Mr Cheihk has just weeks to make good on a multi million-dollar deal he struck with creditors of his company Queensland Developments Payroll, which went into voluntary administration owing more than $5.4m in June 2024.
The company, of which Mr Bassili is a shareholder, was saved from liquidation last September via a deed of company arrangement which would see creditors receive around 52c for every dollar they’re owed.
Under the deed, Mr Cheihk has until September 19 this year to pay $2m into the company while another of his companies, Chum Street, has to hand over another $500,000.
According to documents filed by the liquidator, Mr Cheihk was to fund the proposal from funds “expected from related parties that own, and are in the process of realising, real property assets”.
However, realising assets may be difficult, with multiple properties owned by related companies subject to caveats lodged by the liquidator of another Cheihk and Bassili company – Bundamba Property Holdings.
Investigations by liquidator Bruce Gleeson of Jones Partners found the Budamba company, described in his report as part of the Queensland Property Group, owed more than $28m when it collapsed on June 18 this year.
It was brought undone by a NSW Supreme Court wind-up over $37,902 in unpaid State Government fines.
Mr Gleeson said he’d arranged for caveats to be placed on three properties owned by the company’s related trust in the Ipswich suburb of Brassall.
All of the properties are in QPG’s High Street Estate subdivision and were still being advertised for sale by QPG as vacant home sites this week.
A third company, Queensland Developments Commissions, has also slipped into administration with administrator Andrew Worrell appointed on July 11.
Mr Worrell’s report said $1.77m was owed to the tax office, with another $150,484 owed to other unsecured creditors.
A deed of company arrangement with creditors has also been proposed for that company.
QPG and its previous iterations have developed housing subdivisions across Ipswich and the outer suburns of Brisbane for more than 20 years.
The pair each have a street named after them in a QPG development at Collingwood Park.
Their Q.L.D. Group – which went into court-ordered liquidation with debts of more than $4.58m in 2010 – was sleeve sponsor of the Brisbane Broncos and North Queensland Cowboys NRL teams from 2005 to 2008.
The companies donated more than $600,000 to both Liberal and Labor political parties in the 2000s.
But the good times went bad and Mr Cheihk was bankrupted over a seven-year-old $200,000 debt in June 2007. The debt was repaid and bankruptcy annulled in January the following year.
He was also banned from managing corporations for two years by the national regulator, partly for failing to pay taxes of businesses he helped manage.
In 2009, he was fined $500 after pleading guilty to assault. In what his lawyer described as a “night of madness”, the District Court heard Mr Cheihk had bought ecstasy and was found with a knife after wresting it off another customer.

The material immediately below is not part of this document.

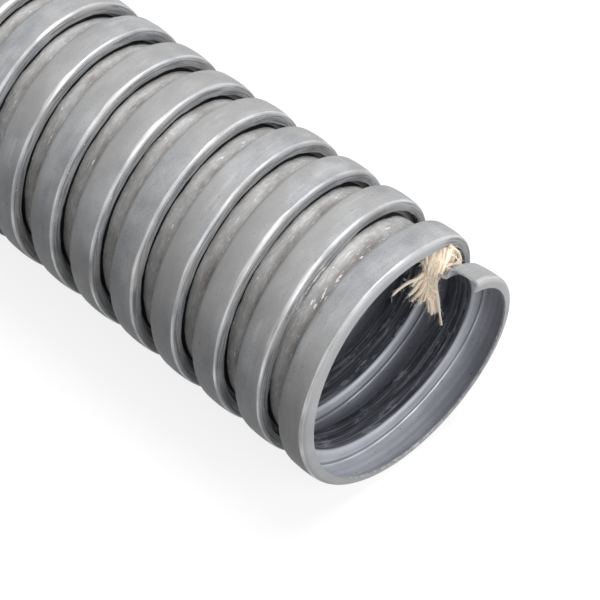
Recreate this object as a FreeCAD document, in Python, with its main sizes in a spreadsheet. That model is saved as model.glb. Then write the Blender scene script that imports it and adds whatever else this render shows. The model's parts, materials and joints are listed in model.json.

Since his bankruptcy, Mr Cheihk has had two other creditors petition’s lodged against him – one by BMW Finance in 2010 and one by lender Aquamore in 2022. Both petitions were dismissed.
Mr Bassili was bankrupt from October 2010 to April 2013, and has a creditor’s petition which was lodged in 2010 and is still recorded as current.
Like Mr Cheihk, he was also petitioned by Aquamore over a debt in 2022 which was dismissed the same year.
With his ban relegated to history, Mr Cheihk is current director and/or shareholder of more than 30 companies, which records show own scores of properties – including a mothballed abattoir at Yamanto near Ipswich.
His company Alchemy (Qld) is also the registered owners of the former Club Metro nightclub, previously known as Switch, in Ipswich’s busy Brisbane St.
Queensland Property Group has continued to operate as a business despite the financial struggles, with Mr Cheihk’s LinkedIn profile describing him as its director and CEO.
The current Queensland Property Groupwebsite was registered using a company formerly called QPG, which was directed by Con Bassili when it was deregistered in 2021.
QPG, which was renamed QLD Property Developments Management, went into liquidation in 2018 and still owed almost $6m as of the last liquidator’s report in 2020.
Mr Cheihk and Mr Bassili have been contacted for comment.
Editor’s Note: A previous version of this story included a photograph of former Scenic Rim mayor John Brent. The caption to the photograph stated that Mr Brent is a former bankrupt. That was incorrect. Mr Brent has not ever been bankrupt. The Courier-Mail apologises to Mr Brent for the error.